We have a good theme for our 2016 series, one that taps into a universal American experience: The question of assimilation vs identity. It applies to all immigrant groups—and most of us are members of or come from various immigrant groups—as well as to Native Americans, who live in a country with an alien-dominated culture. No doubt all those good White Americans occupying a federal wildlife preserve in Oregon just want to return the West to its rightful, indigenous owners, right?

Sorry, another digression. I’m back on topic again.

Book cover

I’m about 2/3 of the way through this book. It’s a good read.

What the faculty selected is also a good theme because Christina Henríquez, the author of  “The Book of Unknown Americans,” is speaking this fall at MMU—so we already have an event set that can resonate well with the new fall series.

As a reminder, this is the third such series MMU has hosted.

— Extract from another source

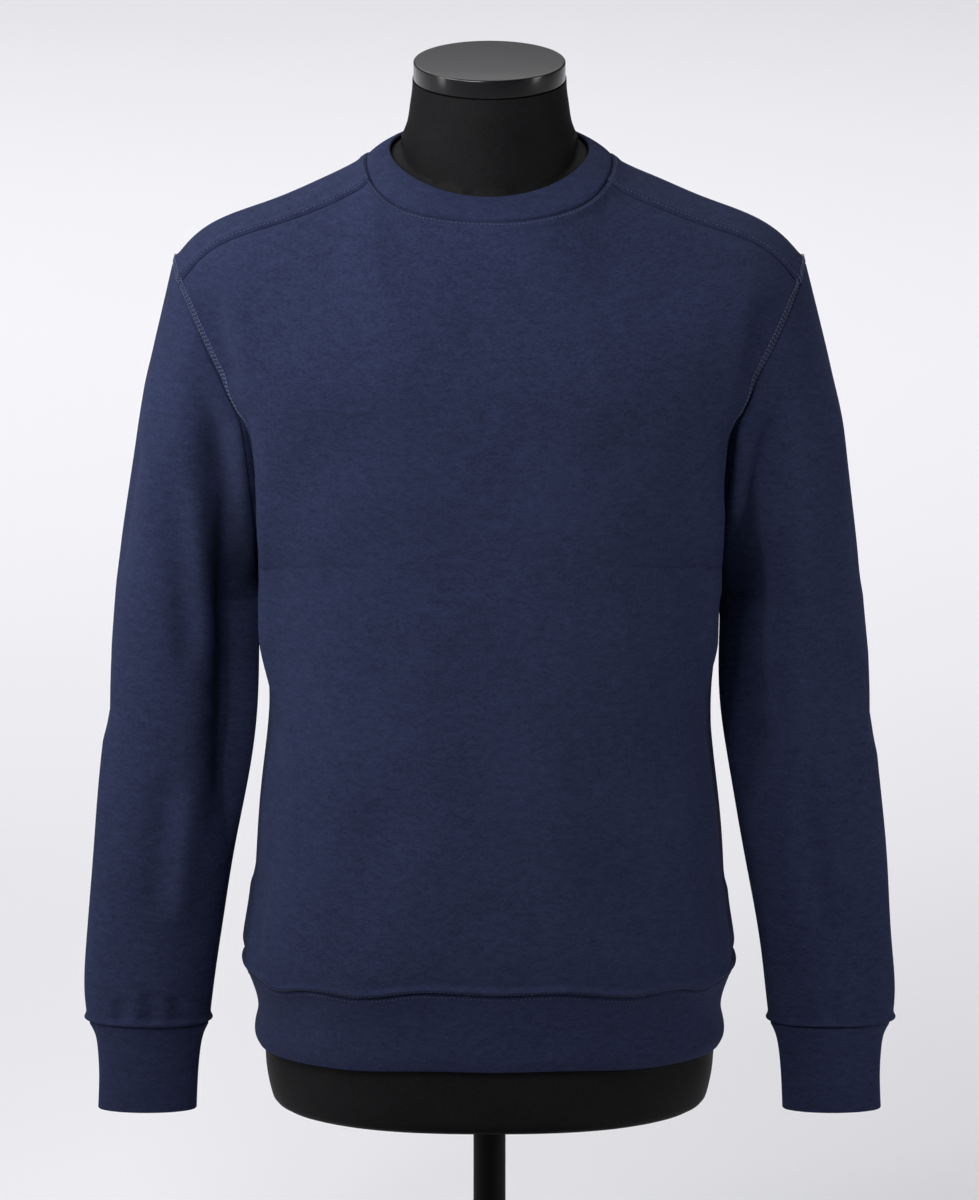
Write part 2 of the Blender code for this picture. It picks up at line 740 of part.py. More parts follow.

In 2014, we had a big conversation about the far-reaching cultural effects of World War I: “A Century of Glory and Shame: Mount Mercy Reflects on How WWI Made Today.” In 2015, we decided to try a Fall Faculty Series again, this time the theme was: “Stories We Tell: Legacies of the Vietnam War.”

Both proved very popular, drawing faculty, staff, students and community members to multiple events. The two previous series also touched on anniversaries: The 100th anniversary of the start of World War I, the 50th anniversary of U.S. combat forces entering Vietnam in large numbers and the 40th anniversary of the war ending.

This year is neither a war nor an anniversary, but I think it’s good to do something different. Plus, even if it is not an anniversary, the theme clearly touches on immigration, which is bound to continue to be a hot topic.

Anyway, now comes the dreaming and planning. We need to name this thing in a way that resonates, that can draw community members in. Candice from nursing suggested that “journey” should be part of the name. We fussed a while at the faculty meeting over whether “melting pot” should be mentioned, and I brought up the competing “quilt” analogy.

Here are my initial attempts at names for the 2016 series:

“Journeys to America: What is Native and what is New in a Patchwork Nation.”
“The Reality Behind the Melting Pot: Assimilation and Identity in the U.S.A.”
“What it Means to be U.S.: Reflections on Our Immigrant-Ethnic Heritage.”

Honestly, none of them exactly rolls off the tongue. I’m not feeling the naming magic, yet.

So, what are your thoughts? If you were to name a series of events about how immigrants and natives assimilate or remain culturally separated in the United States, what would you call it?